States spend very little of their foster care budget (which is a mix of state and federal dollars) on recruiting and retaining foster parents. They more often spend money on administrative costs that have little to do with children’s outcomes or the quality of service they provide. Part of the reason for the misplaced focus may be that states are required to meet a litany of benchmarks set by the federal government. These benchmarks could be simplified to focus more on outcomes that matter most, such as recruiting and maintaining a skilled cadre of foster parents.
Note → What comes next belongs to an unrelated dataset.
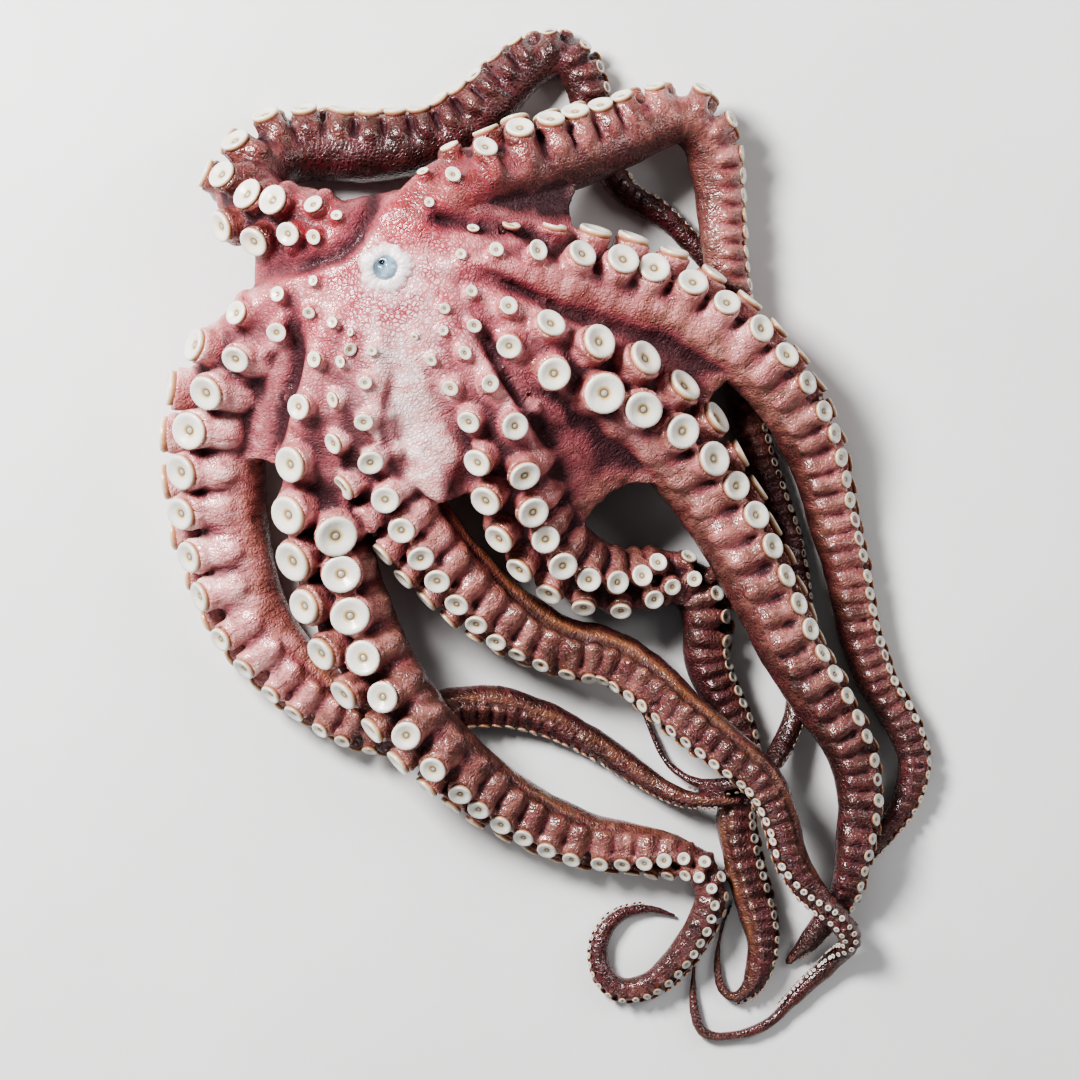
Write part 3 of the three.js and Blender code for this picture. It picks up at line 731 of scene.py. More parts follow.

Also, some states, including Utah, have seemingly unnecessary requirements for foster homes and foster parents that make it harder for families to welcome a child into their home. For example, Maryland doesn’t allow foster children to sleep in a bunk bed and doesn’t allow window coverings in the home to have cords. Wyoming prohibits children of any age to share a bedroom with a child of the opposite sex. Several states require fire extinguishers to be on every floor of the home. Virginia requires foster parents to have a bachelor’s degree in child development or a related field, or to have a high school education plus a year of experience caring for children the same age as the child(ren) the parents will foster. Utah requires foster parents to hold quarterly fire drills with children and then report back to the state.

Safety standards are important, but some appear to be simply red tape rather than guardrails. States should examine their standards and determine which requirements are important for protecting children and which ones should be eliminated.

Reduce lag time

Another barrier to connecting foster children with stable homes is a system that keeps children languishing in foster care, either because of failure to rehabilitate parents in a timely manner or because of adoption-related bias. The field of social work often sees adoption of the child as something that shouldn’t happen. But adoption is sometimes exactly what is needed; leaving children languishing in foster care can be damaging, especially for infants who are in the crucial stage of developing attachment to a caregiver.

While federal and state laws place limits on how long a child can spend in the foster care system, states often bypass the time limit, frequently without providing a reason. States should focus on reducing lag in the system, particularly when it comes to young children. For example, Arizona requires that drug-abused infants be in a permanent placement within one year of entering the foster care system, which is a more expeditious timeline than many states set.

Protect the religious liberty of foster care and adoption providers

Several faith-based foster care and adoption providers have been threatened or compelled to stop providing services due to their religiously-held beliefs about marriage. Not only does this violate their First Amendment rights, but it reduces the number of organizations available to help children in need of good homes.

Throughout the nation’s history, faith-based organizations have played a crucial role in serving foster children, and they continue to do so today. For example, in Arkansas, one faith-based organization, The Call, is responsible for recruiting half of the state’s foster families. And researchers find that foster parents recruited through faith-based groups continue their service for a significantly longer period of time than other foster parents.

The First Amendment Defense Act, which I introduced in 2018, prohibits the federal government from discriminating against individuals or organizations because of their religious or moral beliefs about the definition of marriage. This federal bill would help protect faith based organizations that serve foster children, and states should similarly see that their laws protect the religious liberty of their citizens and organizations that provide critical services to children in need.

Support infant adoption

Children under the age of one year are the largest group of children to enter foster care each year. It is likely that some parents whose infants end up in foster care were not in a position to parent from the start. Some families would be better served if their child had been placed for adoption at birth rather than being removed shortly thereafter due to parental abuse or neglect. Infants that are removed due to parental abuse or neglect often spend critical months in foster care before they find a permanent placement.

Unfortunately, many expectant mothers with an unwanted pregnancy have incorrect or negative views about adoption, such as believing there are not enough families willing to adopt or that it is not right to place a child for adoption. Increasing people’s understanding that adoption can be a loving option, that there are many families willing to provide homes, and that open adoptions are common today may increase the number of children who stay out of the foster care system altogether.

Children in foster care are among the nation’s most vulnerable. Given the number of Americans who are open to welcoming children into their homes, there is a clear solution to helping these children. However, breaking down barriers in the foster care system is vital to connecting more children in need with parents who can give them stable, loving homes.